Which PCI DSS requirement is hardest to meet?
Requirement 11 (regular security testing) and Requirement 3 (protecting stored cardholder data) are often the most challenging, particularly for smaller businesses without dedicated security teams.
How often do the requirements change?
The PCI SSC updates the standard periodically. The current version is PCI DSS v4.0.1, released in 2024, with some requirements having extended deadlines until March 2025.
Which of the 12 requirements changed most in v4.0.1?
Requirement 8 (authentication) saw the biggest practical shift — passwords must now be at least 12 characters and MFA applies to all access to the cardholder data environment, not just remote access. Requirements 6 and 11 also gained new payment-page controls aimed at web skimming. These future-dated items became mandatory on 31 March 2025.
Are all 12 requirements equally important?

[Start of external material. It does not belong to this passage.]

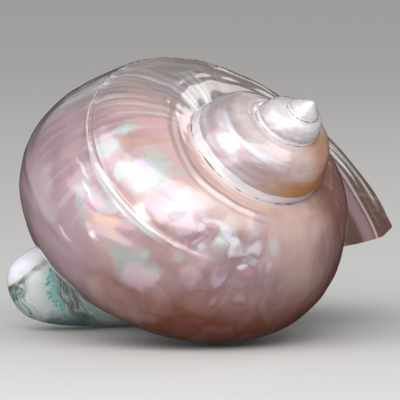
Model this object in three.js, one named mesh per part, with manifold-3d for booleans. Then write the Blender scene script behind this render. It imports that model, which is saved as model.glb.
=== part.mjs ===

All 12 apply to everyone handling card data, but the weight varies by setup. If you don't store cardholder data, requirement 3 (protecting stored data) becomes lighter while requirement 4 (encryption in transit) gets heavier. The PCI SSC doesn't rank them, but auditors flag requirements 3, 8, 10, and 11 as the ones most often failed in real assessments.
Can I be compliant if I meet most but not all 12 requirements?
No. PCI DSS isn't a points system — partial compliance is non-compliance. You either attest to meeting every applicable control or you don't. If a specific requirement genuinely doesn't apply to your setup (for example, requirement 9's physical media rules when you have no physical card data), you mark it Not Applicable in your SAQ and explain why. There's no scoring or partial credit.
Which requirement causes the most failed audits?
Requirement 10 (logging and monitoring) and requirement 11 (regular testing) trip up the most businesses. Logs get switched on but never reviewed; vulnerability scans get run once and forgotten. v4.0.1 raised the bar further by mandating automated log monitoring and quarterly internal scans for service providers — what used to be annual is now four times a year.